Tehran has heard this before
The idea itself is not entirely new from Tehran’s perspective.
In 2019, Iran proposed the Hormuz Peace Endeavor, known as the HOPE initiative, which called for Gulf security arrangements led by regional states rather than outside powers. At the time, many Arab governments viewed the proposal with suspicion, seeing it less as a genuine security project than as an Iranian attempt to weaken the American role in the Gulf.
As then-Iranian foreign minister Mohammad-Javad Zarif argued during that period, “The Persian Gulf region can and should secure itself.”
Today, however, the regional atmosphere has changed dramatically.
The war accelerated a process already underway since the Chinese-brokered Saudi–Iran rapprochement in 2023. Gulf states have been inching toward strategic balancing rather than rigid alignment. Riyadh, in particular, appears interested in widening its options, reducing dependence on a single security patron, and avoiding entanglement in open-ended regional wars.
China and Russia have strong incentives to support such a trajectory. Both powers have long favored security arrangements led by regional states rather than western military dominance. For Beijing, long-term stability in the Gulf is tied directly to energy security and the protection of strategic trade corridors. Moscow, meanwhile, has repeatedly advocated collective security mechanisms in the Gulf that would reduce direct US influence over regional security arrangements.
Yet despite these shifts, there are major reasons why Iran is unlikely to view the current proposal as an immediate priority.
The first and most obvious issue is timing.
From Tehran’s perspective, the war has not truly ended. The shadow of escalation still hangs over the region. Iranian officials continue to calculate the possibility of renewed confrontation with Israel or the US. The future of the Strait of Hormuz remains uncertain. Sanctions pressure continues. Military tensions remain high.
Under such conditions, Iranian strategic thinking is still dominated by immediate deterrence rather than long-term regional institution building. Had this proposal emerged after a clearer stabilization of the post-war environment, it might have received greater attention inside Tehran. For now, Iranian policymakers are still focused on defining the outcome of the war itself before redesigning the order that may come after it.
Israel in the background
The structure of any future arrangement is another problem.

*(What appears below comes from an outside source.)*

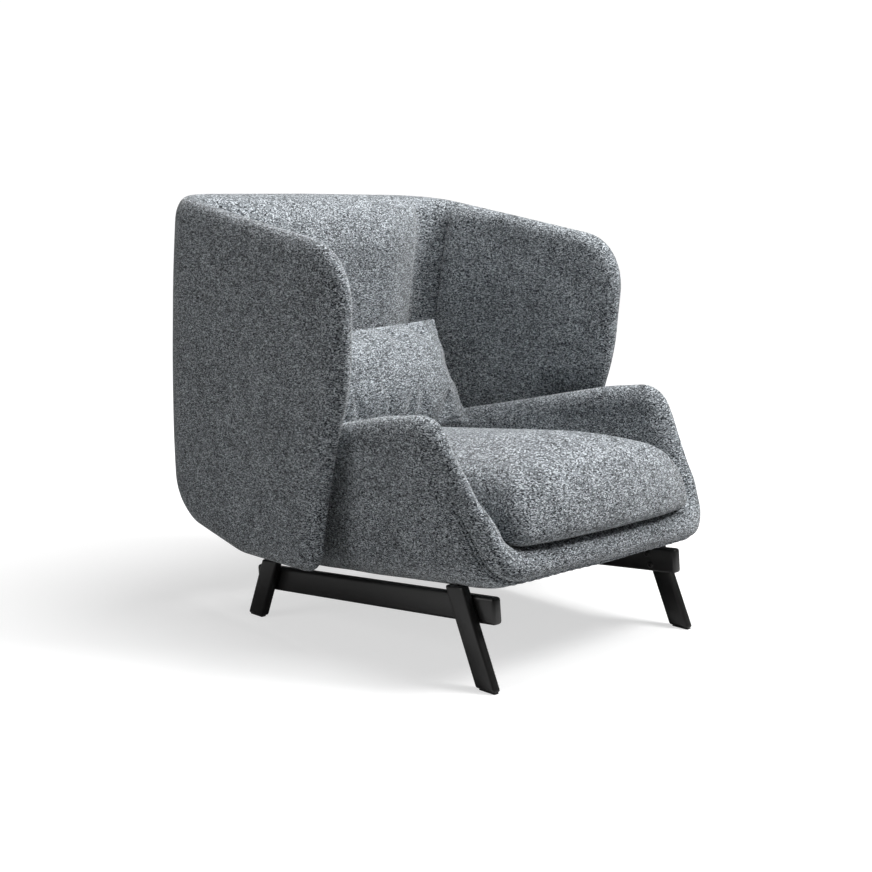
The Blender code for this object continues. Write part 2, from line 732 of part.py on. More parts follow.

At this stage, nobody knows what such a framework would look like, who would participate in it, or what obligations it would impose. For Tehran, that ambiguity matters.
One of Iran’s central concerns will be Israel’s role. Even if Israel is not formally included in such a structure, which currently appears unlikely, Tehran will still ask basic questions about the position of states closely aligned with Tel Aviv.

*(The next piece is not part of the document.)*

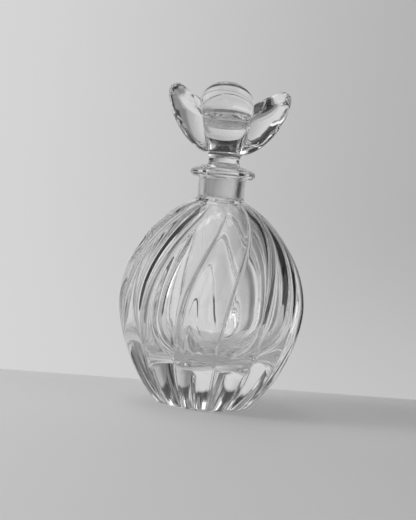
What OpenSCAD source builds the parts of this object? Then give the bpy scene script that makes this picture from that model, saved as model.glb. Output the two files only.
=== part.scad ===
// A heavy crystal perfume flacon: a twisted, fluted bottle and a ground-glass flower stopper.
// Millimetres, +Z up. The origin is the middle of the flat foot, and the front faces -Y.

/* [Bottle body] */
// Radius over the crests of the flutes at the widest ring
belly_r = 42; // [38:0.5:48]
// Height of the widest ring above the foot
belly_z = 46; // [44.5:0.5:50]
// Depth from the widest ring to where the lower curve would close
lower_reach = 56.5; // [54:0.5:62]
// Fullness of the lower curve, where 2 is an ellipse
lower_power = 1.73; // [1.6:0.01:2]
// Height from the widest ring to where the shoulder curve closes, inside the neck
shoulder_reach = 47.7; // [46:0.1:49]
// Fullness of the shoulder, where 2 is an ellipse
shoulder_power = 1.85; // [1.7:0.01:2]
// Rounding of the ground edge of the foot
foot_edge = 1.2; // [0.6:0.1:2]

/* [Flutes] */
// Number of flutes round the body
flutes = 12; // [10:2:16]
// Groove depth as a share of the radius
flute_depth = 0.08; // [0.03:0.01:0.1]
// Turn of the grooves from the foot to the neck, in degrees
flute_turn = 42; // [0:1:60]
// How late the turn comes, where 1 is an even twist
turn_power = 3; // [1:0.5:4]
// Turn of the first groove from the front at the foot, in degrees
flute_start = 6; // [0:0.5:30]

/* [Neck and lip] */
// Outer radius of the neck
neck_r = 10.5; // [9.6:0.1:11]
// Height of the lip's mouth above the foot
mouth_z = 108; // [106:0.5:109.5]
// Outer radius of the lip
lip_r = 14.6; // [13:0.1:16]
// Thickness of the lip's rounded edge
lip_edge = 4.4; // [3:0.1:4.8]
// Rise of the lip's top from its edge to the mouth
lip_rise = 1.3; // [1:0.1:2.4]
// Radius of the fillet where the neck meets the shoulder
neck_fillet = 2.5; // [1.4:0.1:2.6]

/* [Ground joint] */
// Radius of the ground bore at the mouth
bore_r = 7.6; // [7:0.1:7.8]
// Length of the ground bore
bore_h = 15.2; // [14:0.1:16]
// Taper of the joint on the diameter, where 0.1 is one in ten
joint_taper = 0.1; // [0.06:0.01:0.12]
// Space left between the plug and the bore
joint_gap = 0.05; // [0.03:0.01:0.1]
// How far the plug stops short of the bore's lower end
plug_short = 0.9; // [0.5:0.1:2]

/* [Inside of the bottle] */
// Height of the cavity's floor, which is the thickness of the solid base
floor_z = 21; // [16:0.5:26]
// Largest radius of the cavity
cavity_r = 34.5; // [28:0.5:35]
// Height of the cavity's widest ring
cavity_z = 48; // [45:0.5:50]
// Squareness of the cavity's floor corner, where 2 is an ellipse
cavity_power = 2.4; // [2:0.1:3]

/* [Stopper] */
// Height of the clear shank between the mouth and the flower
shank_h = 5.4; // [4:0.1:8]
// Radius of the shank at its waist
waist_r = 7.2; // [6.6:0.1:7.3]
// Radius of the ledge under the flower
ledge_r = 8.2; // [7.8:0.1:8.6]
// Height of the flower from its ledge to the petal tips
flower_h = 30; // [26:0.5:34]
// Radius over the petals
flower_r = 27.6; // [24:0.1:30]
// Radius of the creases between the petals, at the ledge
crease_low_r = 10; // [9:0.1:11]
// Radius of the creases between the petals, at the top
crease_r = 18.5; // [17:0.1:20]
// How far the notches between the petals lie below the tips
notch_drop = 9.2; // [6:0.1:10]
// Thickness of the rounded rim at a petal's tip
rim_t = 7.6; // [6:0.1:8.5]
// Thickness of the rim at a notch
notch_t = 4.5; // [3.5:0.1:5]
// Height of the cup's floor above the ledge
cup_floor = 13; // [11:0.5:15]
// Turn of the stopper in the neck, in degrees
stopper_turn = -3.5; // [-45:0.5:45]

/* [Hidden] */
round_fn = 96;                            // facets of a full turn in the preview
front = -90;                              // direction of -Y as an angle
petals = 4;
bore_end_z = mouth_z - bore_h;            // lower end of the ground bore
bore_end_r = bore_r - joint_taper / 2 * bore_h;
ledge_z = mouth_z + shank_h;              // underside of the flower
plug_low_z = bore_end_z + plug_short;     // lower end of the plug
plug_low_r = bore_end_r + joint_taper / 2 * plug_short - joint_gap;
plug_top_r = bore_r - joint_gap;          // radius of the plug at the mouth
tip_z = ledge_z + flower_h;
body_rings = 36;
body_top_z = belly_z + 0.99 * shoulder_reach; // the body closes inside the neck
points_per_flute = 6;
fade_h = 9;                               // height over which the grooves run out below the neck
points_per_petal = 12;
outer_rows = 14;
rim_rows = 6;
cup_rows = 9;
overlap = 1;                              // how far one shape runs into the next before they join

// Quarter of a rounded square, from 1 at t = 0 down to 0 at t = 1
function fullness(t, power) = pow(max(0, 1 - pow(min(1, max(0, t)), power)), 1 / power);

// Distance from the axis of the centres of the arcs that make a rosette of lobes
function arc_centre(crest, groove, half) =
    (crest * crest - groove * groove) / (2 * (crest - groove * cos(half)));

// Radius of a rosette at q degrees from a lobe's middle: each lobe is an arc that meets the next in a groove
function rosette_r(crest, groove, half, q) =
    let (centre = arc_centre(crest, groove, half))
    centre * cos(q) + sqrt(max(0, pow(crest - centre, 2) - pow(centre * sin(q), 2)));

// ---------- bottle ----------

function foot_cut(z) = z < foot_edge ? foot_edge - sqrt(pow(foot_edge, 2) - pow(foot_edge - z, 2)) : 0;

// Radius over the crests at height z
function crest_r(z) =
    z < belly_z
    ? belly_r * fullness((belly_z - z) / lower_reach, lower_power) - foot_cut(z)
    : belly_r * fullness((z - belly_z) / shoulder_reach, shoulder_power);

// Height at which the shoulder's crests have radius r
function shoulder_z(r) = belly_z + shoulder_reach * fullness(r / belly_r, shoulder_power);

// Share of the full groove depth at height z: all of it on the body, none inside the neck
function groove_share(z) = min(1, max(0, (body_top_z - z) / fade_h));

function groove_turn(z) = flute_start + flute_turn * pow(z / body_top_z, turn_power);

function body_ring(z) =
    let (half = 180 / flutes, crest = crest_r(z), groove = crest * (1 - flute_depth * groove_share(z)))
    [for (flute = [0 : flutes - 1], step = [0 : points_per_flute - 1])
        let (q = half * (2 * step / points_per_flute - 1),
             r = rosette_r(crest, groove, half, q),
             turn = front + groove_turn(z) + half * (2 * flute + 1) + q)
        [r * cos(turn), r * sin(turn), z]];

// Two triangles for every cell of a grid of rings
function ring_faces(rings, count) =
    [for (ring = [0 : rings - 2], i = [0 : count - 1], side = [0, 1])
        let (here = ring * count, next = (i + 1) % count)
        side == 0
        ? [here + i, here + next, here + count + i]
        : [here + next, here + count + next, here + count + i]];

module fluted_body() {
    count = flutes * points_per_flute;
    rings = [for (i = [0 : body_rings]) body_top_z * (1 - cos(180 * i / body_rings)) / 2];
    points = [for (z = rings) each body_ring(z)];
    foot = [for (i = [0 : count - 1]) i];
    top = [for (i = [count - 1 : -1 : 0]) body_rings * count + i];
    polyhedron(points, concat([foot], flip(ring_faces(body_rings + 1, count)), [top]));
}

// The same faces seen from the other side
function flip(faces) = [for (f = faces) [f[0], f[2], f[1]]];

// Outline of the neck and lip, from the fillet that runs into the shoulder up to the mouth
module neck_and_lip() {
    fillet_sink = 0.2;
    fillet_low = shoulder_z(neck_r + neck_fillet) - fillet_sink;
    edge_r = lip_edge / 2;
    edge_z = mouth_z - lip_rise - edge_r;
    fillet = [for (a = [180 : -15 : 90]) // from level at the shoulder to upright on the neck
        [neck_r + neck_fillet * (1 - sin(a)), fillet_low + neck_fillet * (1 + cos(a))]];
    edge = [for (a = [-90 : 15 : 90]) [lip_r - edge_r + edge_r * cos(a), edge_z + edge_r * sin(a)]];
    underside = [[neck_r, edge_z - edge_r - 0.8], [neck_r + 0.8, edge_z - edge_r]];
    low = fillet_low - overlap;
    rotate_extrude($fn = round_fn)
        polygon(concat([[0, low], [neck_r + neck_fillet, low]], fillet, underside, edge,
                       [[bore_r + 0.8, mouth_z], [0, mouth_z]]));
}

// Outline of the cavity: a rounded floor, the widest ring, and a shoulder that draws in to the bore
module cavity() {
    steps = 14;
    lower = [for (i = [0 : steps])
        let (a = 90 * i / steps, power = 2 / cavity_power)
        [cavity_r * pow(sin(a), power), cavity_z - (cavity_z - floor_z) * pow(cos(a), power)]];
    reach = bore_end_z - 2 - cavity_z;
    upper = [for (i = [1 : steps])
        let (z = cavity_z + reach * sin(90 * i / steps),
             dome = cavity_r * fullness((z - cavity_z) / (reach + 0.6), shoulder_power))
        [pow(pow(dome, 4) + pow(bore_end_r, 4), 1 / 4), z]];
    rotate_extrude($fn = round_fn)
        polygon(concat(lower, upper, [[bore_end_r, bore_end_z], [bore_end_r, bore_end_z + overlap],
                                      [0, bore_end_z + overlap]]));
}

module ground_bore() {
    chamfer = 0.5;
    translate([0, 0, bore_end_z])
        cylinder(h = bore_h, r1 = bore_end_r, r2 = bore_r, $fn = round_fn);
    translate([0, 0, mouth_z - chamfer])
        cylinder(h = chamfer + overlap, r1 = bore_r - chamfer * joint_taper / 2,
                 r2 = bore_r + chamfer + overlap, $fn = round_fn);
}

module bottle() {
    color([0.86, 0.89, 0.9, 0.5])
        difference() {
            union() {
                fluted_body();
                neck_and_lip();
            }
            cavity();
            ground_bore();
        }
}

// ---------- stopper ----------

// Height of the rim's top at q degrees from a petal's middle
function rim_z(q) = tip_z - notch_drop * (1 - cos(90 * q / (180 / petals)));

function rim_width(q) = notch_t + (rim_t - notch_t) * cos(90 * q / (180 / petals));

// Outer radius of the flower at height z, q degrees from a petal's middle
function flower_outer(z, q) =
    let (rise = (z - ledge_z) / (flower_h - rim_t / 2),
         base = ledge_r + 0.4,
         crest = base + (flower_r - base) * pow(1 - pow(max(0, 1 - rise), 1.7), 1 / 1.5),
         groove = crease_low_r + (crease_r - crease_low_r) * rise)
    rosette_r(crest, min(groove, crest), 180 / petals, q);

// One point of the flower: rows go up the outside, over the rim and down the cup
function flower_point(row, q) =
    let (edge_z = rim_z(q) - rim_width(q) / 2, edge_r = flower_outer(edge_z, q), width = rim_width(q))
    row <= outer_rows
    ? let (z = ledge_z + (edge_z - ledge_z) * (1 - cos(90 * row / outer_rows))) [flower_outer(z, q), z]
    : row <= outer_rows + rim_rows
    ? let (a = 180 * (row - outer_rows) / rim_rows)
        [edge_r - width / 2 * (1 - cos(a)), edge_z + width / 2 * sin(a)]
    : let (a = 90 * (1 - (row - outer_rows - rim_rows) / (cup_rows + 1)))
        [(edge_r - width) * sin(a), ledge_z + cup_floor + (edge_z - ledge_z - cup_floor) * (1 - cos(a))];

module flower() {
    half = 180 / petals;
    rows = outer_rows + rim_rows + cup_rows;
    count = petals * points_per_petal;
    points = [for (row = [0 : rows], petal = [0 : petals - 1], step = [0 : points_per_petal - 1])
        let (q = half * (2 * step / points_per_petal - 1),
             turn = front + 2 * half * petal + q,
             p = flower_point(row, q))
        [p[0] * cos(turn), p[0] * sin(turn), p[1]]];
    last = rows * count;
    centre = [0, 0, ledge_z + cup_floor];
    base = [for (i = [0 : count - 1]) i];
    cup = [for (i = [0 : count - 1]) [last + i, last + count, last + (i + 1) % count]];
    polyhedron(concat(points, [centre]), concat([base], flip(ring_faces(rows + 1, count)), cup));
}

// The clear shank: a shallow waist between the plug and the ledge
module shank() {
    waist_z = mouth_z + shank_h * 0.55;
    rotate_extrude($fn = round_fn)
        polygon([[0, mouth_z - overlap], [plug_top_r - 0.1, mouth_z - overlap], [plug_top_r, mouth_z],
                 [plug_top_r - 0.15, mouth_z + 0.8], [waist_r + 0.1, waist_z - 1], [waist_r, waist_z],
                 [waist_r + 0.2, ledge_z - 1.2], [ledge_r - 0.4, ledge_z - 0.4], [ledge_r, ledge_z],
                 [ledge_r, ledge_z + overlap], [0, ledge_z + overlap]]);
}

module plug() {
    translate([0, 0, plug_low_z])
        cylinder(h = mouth_z - plug_low_z, r1 = plug_low_r, r2 = plug_top_r, $fn = round_fn);
}

module stopper() {
    color([0.9, 0.92, 0.93, 0.5])
        rotate([0, 0, stopper_turn])
            union() {
                plug();
                shank();
                flower();
            }
}

bottle();
stopper();
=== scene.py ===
"""A clear crystal perfume flacon with a flower stopper, finished round its CAD frame."""

import math

import bpy
import numpy as np
from mathutils import Matrix, Vector


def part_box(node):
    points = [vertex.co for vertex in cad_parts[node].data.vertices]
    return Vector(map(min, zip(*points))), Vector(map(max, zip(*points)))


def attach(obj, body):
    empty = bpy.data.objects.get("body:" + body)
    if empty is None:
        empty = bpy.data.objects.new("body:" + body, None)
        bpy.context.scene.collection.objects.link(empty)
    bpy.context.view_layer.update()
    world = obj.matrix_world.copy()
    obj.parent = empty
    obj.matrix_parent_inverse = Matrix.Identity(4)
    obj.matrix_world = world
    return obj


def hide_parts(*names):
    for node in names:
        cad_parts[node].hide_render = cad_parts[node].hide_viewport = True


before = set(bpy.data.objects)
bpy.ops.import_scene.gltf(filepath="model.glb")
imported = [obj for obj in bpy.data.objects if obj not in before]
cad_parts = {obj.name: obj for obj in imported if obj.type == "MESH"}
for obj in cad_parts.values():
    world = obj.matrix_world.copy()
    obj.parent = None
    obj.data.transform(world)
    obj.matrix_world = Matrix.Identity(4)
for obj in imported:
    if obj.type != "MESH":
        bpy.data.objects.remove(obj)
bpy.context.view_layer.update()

bottle_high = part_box("bottle")[1]
stopper_low, stopper_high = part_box("stopper")

# ---------- sizes, in metres ----------

MM = bottle_high.z / 108  # one millimetre of the bottle, taken from its height in the frame
TURN = 2 * math.pi
FRONT = -TURN / 4  # the angle of -Y

BELLY_R = 41.95 * MM
BELLY_Z = 46 * MM
LOWER_REACH = 56.5 * MM
LOWER_POWER = 1.73
SHOULDER_REACH = 47.7 * MM
SHOULDER_POWER = 1.85
FOOT_EDGE = 1.2 * MM
FLUTES = 12
FLUTE_DEPTH = 0.08
FLUTE_TURN = math.radians(42)
FLUTE_START = math.radians(6)
TURN_POWER = 3
FLUTE_TOP_Z = BELLY_Z + 0.99 * SHOULDER_REACH
FLUTE_FADE = 9 * MM
GROOVE_SOFTNESS = 0.045  # rounding of the grooves, as a share of a flute's half width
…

Would countries supporting Israeli military operations remain inside the framework? Would Gulf states participating in regional security arrangements continue intelligence or military coordination with Israel during future conflicts? Could such a mechanism become a tool for regulating Iran rather than genuinely stabilizing the region?
For Tehran, these are not secondary concerns. They are likely among the core questions shaping Iranian caution.
This may explain why no senior Iranian official has publicly commented on the proposal so far. The silence is revealing. If formal talks or concrete agreements were already underway, stronger public signaling would likely have emerged from one side or another. Instead, the current phase appears to be one of quiet testing, backchannel exploration, and strategic observation.
For now, Tehran appears to be observing the proposal cautiously rather than viewing it as the foundation of an imminent diplomatic realignment. An informed Iranian source tells The Cradle that while discussions surrounding the Saudi proposal have reached Iranian political circles, significant skepticism remains inside Tehran over whether Riyadh has truly shifted toward pursuing a genuine long-term regional non-aggression framework.
According to the source, much will depend on how Saudi Arabia and other Gulf states respond in the event of renewed military escalation against Iran.
Riyadh’s own caution is also deliberate.
Saudi Arabia has reasons to move carefully. Openly advancing a regional security framework involving Iran while the war’s consequences are still unfolding could create tension with Washington or expose Riyadh to accusations that it is drifting away from the US security umbrella. The kingdom is therefore likely exploring possibilities without turning them too quickly into public commitments.
At the same time, Europe’s support for the idea reflects growing anxiety over the region’s trajectory. As FT noted, “The months of war have created a new sense of urgency among Arab and Muslim states to rethink their alliances and the region’s security apparatus.”
From Brussels to Paris, the priority is no longer reshaping Iran internally but preventing a broader West Asian collapse that could devastate energy markets, destabilize shipping routes, deepen economic crises, and trigger wider regional fragmentation.
A wary coexistence
The regional environment has shifted in another important way. Israel is increasingly viewed by parts of the Arab and Muslim world not only as a strategic partner against Iran, but as a destabilizing force capable of dragging the region into continuous confrontation.
This does not mean Gulf states suddenly trust Iran. They do not. Deep mistrust, security competition, and rivalry all remain. But the binary logic that once defined regional politics, with Iran on one side and an Arab–American–Israeli alignment on the other, appears less stable than before.
A more pragmatic order may instead be taking shape, based less on ideological blocs than on uneasy, transactional coexistence.
Whether such an order can actually succeed remains uncertain.
West Asia is not 1970s Europe. There is no equivalent of the Cold War balance that shaped the Helsinki process. Regional rivalries are intense. Proxy conflicts continue. The question of Israel remains unresolved. The possibility of another direct confrontation involving Iran has not disappeared.
Still, the Saudi proposal is significant – less for what it is today than for what it reveals.
For the first time in years, serious conversations are emerging not around isolating Iran, but around managing coexistence with it.
That alone may be the first sign of a new regional era.